### Work to be completed
Gather every line holding the string "scene".

### Source material
▼

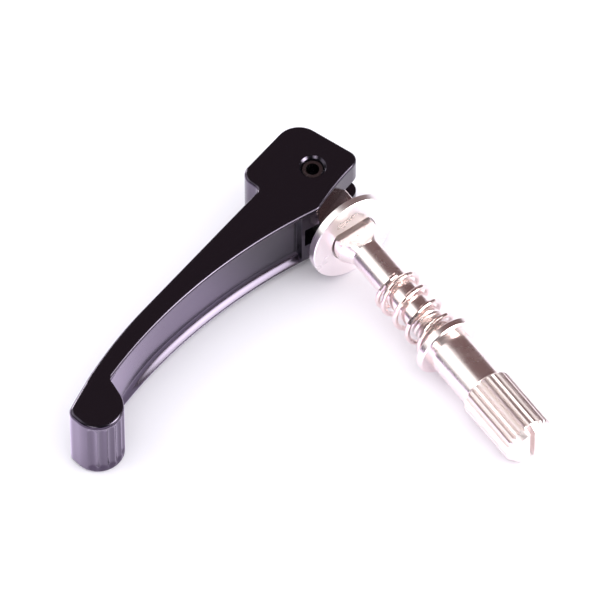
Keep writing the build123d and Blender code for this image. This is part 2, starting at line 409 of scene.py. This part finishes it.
rings = [level_ring(level, 1) for level in levels]
rings += [level_ring(level, -1) for level in levels[::-1][1:]]
bm = bmesh.new()
grid = [[bm.verts.new(v) for v in r] for r in rings]
for a, b in zip(grid, grid[1:]):
    for k in range(count):
        n = (k + 1) % count
        bm.faces.new((a[k], a[n], b[n], b[k])).smooth = True
bm.faces.new(grid[0])
bm.faces.new(grid[-1][::-1])
bmesh.ops.recalc_face_normals(bm, faces=bm.faces)
lever_mesh = bpy.data.meshes.new("lever_cast")
bm.to_mesh(lever_mesh)
bm.free()


def cutter(name, profile, sides_round, matrix):
    """A turned cutting body; profile is (radius, height) from bottom to top."""
    cut = bmesh.new()
    loops = [[cut.verts.new(matrix @ Vector((r * math.cos(2 * math.pi * k / sides_round),
                                             r * math.sin(2 * math.pi * k / sides_round), z)))
              for k in range(sides_round)] for r, z in profile]
    for a, b in zip(loops, loops[1:]):
        for k in range(sides_round):
            n = (k + 1) % sides_round
            cut.faces.new((a[k], a[n], b[n], b[k])).smooth = True
    cut.faces.new(loops[0][::-1])
    cut.faces.new(loops[-1])
    bmesh.ops.recalc_face_normals(cut, faces=cut.faces)
    mesh = bpy.data.meshes.new(name)
    cut.to_mesh(mesh)
    cut.free()
    o = bpy.data.objects.new(name, mesh)
    bpy.context.scene.collection.objects.link(o)
    return o


lever_frame = Matrix((across, along, Vector((0, 0, 1)))).transposed().to_4x4()
lever_frame.translation = pivot
in_mm = lever_frame @ Matrix.Scale(MM, 4)
hole_profile = [
    (HOLE_FLARE, -HOLE_PAST),
    (HOLE_MOUTH, -HALF),
    (HOLE_RADIUS, -HOLE_STRAIGHT),
    (HOLE_RADIUS, HOLE_STRAIGHT),
    (HOLE_MOUTH, HALF),
    (HOLE_FLARE, HOLE_PAST),
]
hole = cutter("hole_cutter", hole_profile, 96, in_mm)
# a square block, turned so that one side is the slot's floor
slot_place = Matrix.Translation((0, SLOT_FLOOR_Y + SLOT_REACH, 0))
slot_middle = slot_place @ Matrix.Rotation(math.radians(45), 4, "Z")
slot_corner = SLOT_REACH * math.sqrt(2)
slot = cutter("slot_cutter", [(slot_corner, -SLOT_HALF), (slot_corner, SLOT_HALF)], 4, in_mm @ slot_middle)
lever = bpy.data.objects.new("lever_cast", lever_mesh)
bpy.context.scene.collection.objects.link(lever)
for tool in (slot, hole):
    cut = lever.modifiers.new(tool.name, "BOOLEAN")
    cut.operation = "DIFFERENCE"
    cut.solver = "MANIFOLD"
    cut.object = tool
graph = bpy.context.evaluated_depsgraph_get()
finished = bpy.data.meshes.new_from_object(lever.evaluated_get(graph))
lever.modifiers.clear()
lever.data = finished
bpy.data.objects.remove(slot)
bpy.data.objects.remove(hole)
finished.name = "lever_cast_cut"
# a cut that fails can leave a cutter's body on the lever, outside its box: stop rather than show that
CUT_TOLERANCE = 0.2 * MM
box_low, box_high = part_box("lever")
for vertex in finished.vertices:
    for value, low, high in zip(vertex.co, box_low, box_high):
        if not low - CUT_TOLERANCE < value < high + CUT_TOLERANCE:
            raise RuntimeError("the lever's slot or pin hole was not cut cleanly")
LEVEL_FACE, LARGE_FACE = 0.9999, 20 * MM**2
for polygon in finished.polygons:
    polygon.use_smooth = abs(polygon.normal.z) < LEVEL_FACE or polygon.area < LARGE_FACE
finished.set_sharp_from_angle(angle=math.radians(32))
finished.materials.clear()
finished.materials.append(paint)
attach(lever, "lever")
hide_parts("lever")

# ---------------------------------------------------------------- floor, lamps and surroundings
lever_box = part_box("lever")
TIP_REACH, FLOOR_GAP = 4 * MM, 0.02 * MM


def lowest(node, keep):
    """The lowest vertex of a node among those that pass a test."""
    verts = [v.co for v in frame["nodes"][node].data.vertices if keep(v.co)]
    return min(verts, key=lambda c: c.z).copy()


support_washer = lowest("washer", lambda c: True)
support_nut = lowest("nut", lambda c: True)
tip_y = lever_box[0][1]
support_tip = lowest("lever", lambda c: c.y < tip_y + TIP_REACH)
up = (support_nut - support_washer).cross(support_tip - support_washer).normalized()
if up.z < 0:
    up = -up


def floor_frame():
    """A matrix whose z is the floor's own up."""
    x = (Vector((1, 0, 0)) - up * up.x).normalized()
    y = up.cross(x)
    rot = Matrix((x, y, up)).transposed().to_4x4()
    rot.translation = support_washer - up * FLOOR_GAP
    return rot


rest = floor_frame()


def sheet(name, size, material):
    """A flat rectangle of (width, height) that faces its own z."""
    w, h = size[0] / 2, size[1] / 2
    mesh = bpy.data.meshes.new(name)
    mesh.from_pydata([(-w, -h, 0), (w, -h, 0), (w, h, 0), (-w, h, 0)], [], [(0, 1, 2, 3)])
    mesh.materials.append(material)
    o = bpy.data.objects.new(name, mesh)
    bpy.context.scene.collection.objects.link(o)
    return o


floor_mat, ft, fs = new_material("floor_white")
fs.inputs["Base Color"].default_value = (0.93, 0.915, 0.945, 1)
fs.inputs["Roughness"].default_value = 0.85
fs.inputs["Specular IOR Level"].default_value = 0.1
# only reflections see the floor glow, a painted reflected light, by an amount set along y: faintly beside
# the head, as painted shade of the lever and washer, brightly beside the handle, and more so past its tip
GLOW_START, GLOW_FULL, GLOW_FAINT, GLOW_BRIGHT = -9 * MM, -27 * MM, 0.12, 1.15
TIP_GLOW_START, TIP_GLOW_FULL, TIP_GLOW = -60 * MM, -68 * MM, 0.6
spot = ft.nodes.new("ShaderNodeNewGeometry")
side = ft.nodes.new("ShaderNodeVectorMath")
side.operation = "DOT_PRODUCT"
side.inputs[1].default_value = (0, 1, 0)
ft.links.new(spot.outputs["Position"], side.inputs[0])
beside = ft.nodes.new("ShaderNodeMapRange")
beside.interpolation_type = "SMOOTHSTEP"
beside.inputs["From Min"].default_value = GLOW_START
beside.inputs["From Max"].default_value = GLOW_FULL
beside.inputs["To Min"].default_value = GLOW_FAINT
beside.inputs["To Max"].default_value = GLOW_BRIGHT
ft.links.new(side.outputs["Value"], beside.inputs["Value"])
past_tip = ft.nodes.new("ShaderNodeMapRange")
past_tip.inputs["From Min"].default_value = TIP_GLOW_START
past_tip.inputs["From Max"].default_value = TIP_GLOW_FULL
past_tip.inputs["To Max"].default_value = TIP_GLOW
ft.links.new(side.outputs["Value"], past_tip.inputs["Value"])
painted_glow_amount = math_node(ft, "ADD", beside.outputs["Result"], past_tip.outputs["Result"])
rays = ft.nodes.new("ShaderNodeLightPath")
only = math_node(ft, "MULTIPLY", painted_glow_amount, rays.outputs["Is Glossy Ray"])
ft.links.new(only, fs.inputs["Emission Strength"])
# painted reflected light: the lavender colour of the floor glow that the enamel mirrors
fs.inputs["Emission Color"].default_value = (0.76, 0.57, 0.96, 1)
floor = sheet("floor", (4.0, 4.0), floor_mat)
floor.matrix_world = rest

# the camera sees white past the floor, reflections see a dark room that is warmer on one side,
# and all other light is the fill
WARM_SIDE = Vector((-0.55, 0.45, 0.70)).normalized()
WARM_START, WARM_FULL = 0.10, 0.60
world = bpy.data.worlds.new("studio")
bpy.context.scene.world = world
world.use_nodes = True
wt = world.node_tree
wt.nodes.clear()


def background(colour, strength):
    node = wt.nodes.new("ShaderNodeBackground")
    node.inputs["Color"].default_value = (*colour, 1)
    node.inputs["Strength"].default_value = strength
    return node


def world_mix(factor, first, second):
    node = wt.nodes.new("ShaderNodeMixShader")
    wt.links.new(factor, node.inputs["Fac"])
    wt.links.new(first.outputs[0], node.inputs[1])
    wt.links.new(second.outputs[0], node.inputs[2])
    return node


fill = background((0.95, 0.94, 1.0), 0.96)
white = background((1, 1, 1), 1.0)
dark = background((0.030, 0.024, 0.028), 1.0)
warm = background((0.17, 0.096, 0.096), 1.0)
seen_by = wt.nodes.new("ShaderNodeLightPath")
way = wt.nodes.new("ShaderNodeTexCoord")
towards = wt.nodes.new("ShaderNodeVectorMath")
towards.operation = "DOT_PRODUCT"
towards.inputs[1].default_value = WARM_SIDE
wt.links.new(way.outputs["Generated"], towards.inputs[0])
warmth = wt.nodes.new("ShaderNodeMapRange")
warmth.interpolation_type = "SMOOTHSTEP"
warmth.inputs["From Min"].default_value = WARM_START
warmth.inputs["From Max"].default_value = WARM_FULL
wt.links.new(towards.outputs["Value"], warmth.inputs["Value"])
mirrored = world_mix(warmth.outputs["Result"], dark, warm)
hidden = world_mix(seen_by.outputs["Is Glossy Ray"], fill, mirrored)
shown = world_mix(seen_by.outputs["Is Camera Ray"], hidden, white)
out = wt.nodes.new("ShaderNodeOutputWorld")
wt.links.new(shown.outputs[0], out.inputs[0])

centre = (cad_lo + cad_hi) / 2


def place(o, compass, height, distance):
    """Puts a lamp or card round the object, facing it; compass runs from +X towards +Y, in degrees."""
    a, e = math.radians(compass), math.radians(height)
    d = Vector((math.cos(a) * math.cos(e), math.sin(a) * math.cos(e), math.sin(e)))
    o.location = centre + d * distance
    o.rotation_mode = "QUATERNION"
    o.rotation_quaternion = d.to_track_quat("Z", "Y")


def lamp(name, compass, height, distance, size, power):
    light = bpy.data.lights.new(name, "AREA")
    light.shape = "RECTANGLE"
    light.size, light.size_y = size
    light.energy = power
    o = bpy.data.objects.new(name, light)
    bpy.context.scene.collection.objects.link(o)
    o.visible_glossy = False
    place(o, compass, height, distance)


CARD_RIM = 0.85


def card(name, compass, height, distance, size, strength, fall):
    """A softbox's bright face, as polished surfaces mirror it; fall is how fast it dims towards its rim."""
    m = bpy.data.materials.new(name)
    m.use_nodes = True
    m.node_tree.nodes.clear()
    glow = m.node_tree.nodes.new("ShaderNodeEmission")
    glow.inputs["Color"].default_value = (1, 1, 1, 1)
    # brightest in the middle, as a softbox is
    where = m.node_tree.nodes.new("ShaderNodeTexCoord")
    part = m.node_tree.nodes.new("ShaderNodeVectorMath")
    part.operation = "MULTIPLY"
    part.inputs[1].default_value = (2 / size[0], 2 / size[1], 0)
    m.node_tree.links.new(where.outputs["Object"], part.inputs[0])
    reach = m.node_tree.nodes.new("ShaderNodeVectorMath")
    reach.operation = "LENGTH"
    m.node_tree.links.new(part.outputs[0], reach.inputs[0])
    near = m.node_tree.nodes.new("ShaderNodeMapRange")
    near.inputs["To Min"].default_value = 1.0
    near.inputs["To Max"].default_value = 0.0
    m.node_tree.links.new(reach.outputs["Value"], near.inputs["Value"])
    dimmed = math_node(m.node_tree, "POWER", near.outputs["Result"], fall)
    fade = math_node(m.node_tree, "MULTIPLY_ADD", dimmed, strength, CARD_RIM)
    m.node_tree.links.new(fade, glow.inputs["Strength"])
    end = m.node_tree.nodes.new("ShaderNodeOutputMaterial")
    m.node_tree.links.new(glow.outputs[0], end.inputs[0])
    o = sheet(name, size, m)
    o.visible_camera = False
    o.visible_diffuse = False
    o.visible_shadow = False
    place(o, compass, height, distance)


lamp("left_softbox", -132, 40, 0.8, (0.6, 0.6), 1.5)
lamp("right_softbox", 40, 35, 0.8, (0.5, 0.5), 2.0)
lamp("top_softbox", 0, 80, 0.9, (0.9, 0.9), 3.0)
card("left_card", -138, 37, 0.6, (0.75, 0.63), 3.2, 1.0)
card("right_card", 33, 28, 0.6, (0.60, 0.45), 36.0, 1.2)
card("rear_left_strip", -174, 14, 0.6, (0.24, 0.24), 36.0, 1.2)
card("front_strip", -56, 30, 0.6, (0.40, 0.18), 18.0, 1.2)

# ---------------------------------------------------------------- camera
azimuth, elevation = math.radians(54.17), math.radians(57.655)
aim = Vector((4.94, -15.19, 0)) * MM
camera_distance = 2.0
back = Vector((
    math.sin(azimuth) * math.cos(elevation),
    -math.cos(azimuth) * math.cos(elevation),
    math.sin(elevation),
))
cam = bpy.data.cameras.new("camera")
cam.sensor_width = 36
cam.lens = 686.7
cam.clip_start = 0.05
cam.clip_end = 20
cam_o = bpy.data.objects.new("camera", cam)
bpy.context.scene.collection.objects.link(cam_o)
cam_o.location = aim + back * camera_distance
cam_o.rotation_mode = "QUATERNION"
cam_o.rotation_quaternion = back.to_track_quat("Z", "Y")
bpy.context.scene.camera = cam_o
bpy.context.scene.view_settings.view_transform = "Standard"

▲

### Expected answer
Keep writing the build123d and Blender code for this image. This is part 2, starting at line 409 of scene.py. This part finishes it.
    bpy.context.scene.collection.objects.link(o)
bpy.context.scene.collection.objects.link(lever)
    bpy.context.scene.collection.objects.link(o)
bpy.context.scene.world = world
    bpy.context.scene.collection.objects.link(o)
bpy.context.scene.collection.objects.link(cam_o)
bpy.context.scene.camera = cam_o
bpy.context.scene.view_settings.view_transform = "Standard"